:: Instruction ::
The listing must be reproduced in full, exactly as it stands.

:: Supplied material ::
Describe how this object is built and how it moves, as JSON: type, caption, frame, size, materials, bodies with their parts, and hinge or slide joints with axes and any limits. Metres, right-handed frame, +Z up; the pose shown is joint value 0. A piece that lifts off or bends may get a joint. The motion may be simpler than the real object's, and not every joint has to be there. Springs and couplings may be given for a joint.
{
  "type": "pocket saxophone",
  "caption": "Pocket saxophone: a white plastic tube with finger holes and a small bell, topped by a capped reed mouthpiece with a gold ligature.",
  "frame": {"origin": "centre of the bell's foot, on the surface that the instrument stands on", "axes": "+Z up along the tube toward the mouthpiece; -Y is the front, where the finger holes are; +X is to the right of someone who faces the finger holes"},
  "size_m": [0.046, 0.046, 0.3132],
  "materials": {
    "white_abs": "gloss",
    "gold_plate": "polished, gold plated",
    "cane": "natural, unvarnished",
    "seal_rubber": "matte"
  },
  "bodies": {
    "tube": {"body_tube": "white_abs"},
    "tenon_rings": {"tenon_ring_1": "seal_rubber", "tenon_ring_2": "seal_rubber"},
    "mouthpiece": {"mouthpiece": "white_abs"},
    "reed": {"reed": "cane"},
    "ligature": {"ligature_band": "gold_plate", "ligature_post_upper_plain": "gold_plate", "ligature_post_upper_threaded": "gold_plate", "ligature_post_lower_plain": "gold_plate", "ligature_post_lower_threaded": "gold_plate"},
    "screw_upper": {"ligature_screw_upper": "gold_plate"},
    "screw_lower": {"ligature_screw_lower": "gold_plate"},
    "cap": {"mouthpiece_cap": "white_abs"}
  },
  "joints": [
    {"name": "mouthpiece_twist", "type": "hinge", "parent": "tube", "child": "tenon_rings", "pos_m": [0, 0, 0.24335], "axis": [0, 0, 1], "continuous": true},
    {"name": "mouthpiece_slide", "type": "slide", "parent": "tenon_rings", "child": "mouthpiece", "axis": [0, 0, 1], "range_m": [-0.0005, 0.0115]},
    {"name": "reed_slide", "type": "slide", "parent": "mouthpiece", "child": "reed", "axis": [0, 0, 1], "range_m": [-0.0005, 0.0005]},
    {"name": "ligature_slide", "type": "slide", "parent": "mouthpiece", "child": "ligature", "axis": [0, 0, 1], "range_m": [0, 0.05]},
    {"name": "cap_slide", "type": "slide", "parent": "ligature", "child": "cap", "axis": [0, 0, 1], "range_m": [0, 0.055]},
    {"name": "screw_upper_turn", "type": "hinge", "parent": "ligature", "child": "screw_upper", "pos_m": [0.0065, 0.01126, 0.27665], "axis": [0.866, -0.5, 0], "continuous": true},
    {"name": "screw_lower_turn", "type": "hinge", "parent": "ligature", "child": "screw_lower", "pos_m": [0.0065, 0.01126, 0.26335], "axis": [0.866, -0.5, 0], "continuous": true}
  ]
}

:: Task answer ::
Describe how this object is built and how it moves, as JSON: type, caption, frame, size, materials, bodies with their parts, and hinge or slide joints with axes and any limits. Metres, right-handed frame, +Z up; the pose shown is joint value 0. A piece that lifts off or bends may get a joint. The motion may be simpler than the real object's, and not every joint has to be there. Springs and couplings may be given for a joint.
{
  "type": "pocket saxophone",
  "caption": "Pocket saxophone: a white plastic tube with finger holes and a small bell, topped by a capped reed mouthpiece with a gold ligature.",
  "frame": {"origin": "centre of the bell's foot, on the surface that the instrument stands on", "axes": "+Z up along the tube toward the mouthpiece; -Y is the front, where the finger holes are; +X is to the right of someone who faces the finger holes"},
  "size_m": [0.046, 0.046, 0.3132],
  "materials": {
    "white_abs": "gloss",
    "gold_plate": "polished, gold plated",
    "cane": "natural, unvarnished",
    "seal_rubber": "matte"
  },
  "bodies": {
    "tube": {"body_tube": "white_abs"},
    "tenon_rings": {"tenon_ring_1": "seal_rubber", "tenon_ring_2": "seal_rubber"},
    "mouthpiece": {"mouthpiece": "white_abs"},
    "reed": {"reed": "cane"},
    "ligature": {"ligature_band": "gold_plate", "ligature_post_upper_plain": "gold_plate", "ligature_post_upper_threaded": "gold_plate", "ligature_post_lower_plain": "gold_plate", "ligature_post_lower_threaded": "gold_plate"},
    "screw_upper": {"ligature_screw_upper": "gold_plate"},
    "screw_lower": {"ligature_screw_lower": "gold_plate"},
    "cap": {"mouthpiece_cap": "white_abs"}
  },
  "joints": [
    {"name": "mouthpiece_twist", "type": "hinge", "parent": "tube", "child": "tenon_rings", "pos_m": [0, 0, 0.24335], "axis": [0, 0, 1], "continuous": true},
    {"name": "mouthpiece_slide", "type": "slide", "parent": "tenon_rings", "child": "mouthpiece", "axis": [0, 0, 1], "range_m": [-0.0005, 0.0115]},
    {"name": "reed_slide", "type": "slide", "parent": "mouthpiece", "child": "reed", "axis": [0, 0, 1], "range_m": [-0.0005, 0.0005]},
    {"name": "ligature_slide", "type": "slide", "parent": "mouthpiece", "child": "ligature", "axis": [0, 0, 1], "range_m": [0, 0.05]},
    {"name": "cap_slide", "type": "slide", "parent": "ligature", "child": "cap", "axis": [0, 0, 1], "range_m": [0, 0.055]},
    {"name": "screw_upper_turn", "type": "hinge", "parent": "ligature", "child": "screw_upper", "pos_m": [0.0065, 0.01126, 0.27665], "axis": [0.866, -0.5, 0], "continuous": true},
    {"name": "screw_lower_turn", "type": "hinge", "parent": "ligature", "child": "screw_lower", "pos_m": [0.0065, 0.01126, 0.26335], "axis": [0.866, -0.5, 0], "continuous": true}
  ]
}